Relationship

The all-powerful God goes outside of himself and enters into a relationship with a people of his choosing. He places his complete interest in his covenant with his people. Hence he is affected by the experiences, actions, and suffering of Israel. God takes man seriously to the point that he suffers from the actions of man and can be injured through them. God’s wrath is nothing less than his wounded love and a pain which cuts to the heart. His wrath is therefore an expression of enduring interest in man.
Jurgen Moltmann

Love’s way of dealing with us is different from conscience’s way.
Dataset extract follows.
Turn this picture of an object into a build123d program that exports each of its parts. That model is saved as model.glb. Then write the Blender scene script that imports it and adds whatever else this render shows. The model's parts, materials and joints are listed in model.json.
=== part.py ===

Conscience commands; love inspires. What we do out of love, we do because we want to do it. Love is, indeed, one kind of desire; but it is a kind that takes us out of ourselves and carries us beyond ourselves, in contrast to the kind that is self-seeking—a kind that includes the desire for the “extinguishedness” of Nirvana. Love is freedom; conscience is constraint; yet, in two points, our relation to love is the same as our relation to conscience. We are free to reject love’s appeal, as we are free to reject conscience’s command; yet love, like conscience, cannot be rebuffed with impunity. Rebuffed, love will continue to importune us; and this for the reason for which a violated conscience does. Love’s authority, like conscience’s, is absolute. Like conscience, too, love needs no authentication or validation by any authority outside itself. Speculations about love’s credentials, or lack of credentials, cannot either enhance or diminish love’s absoluteness.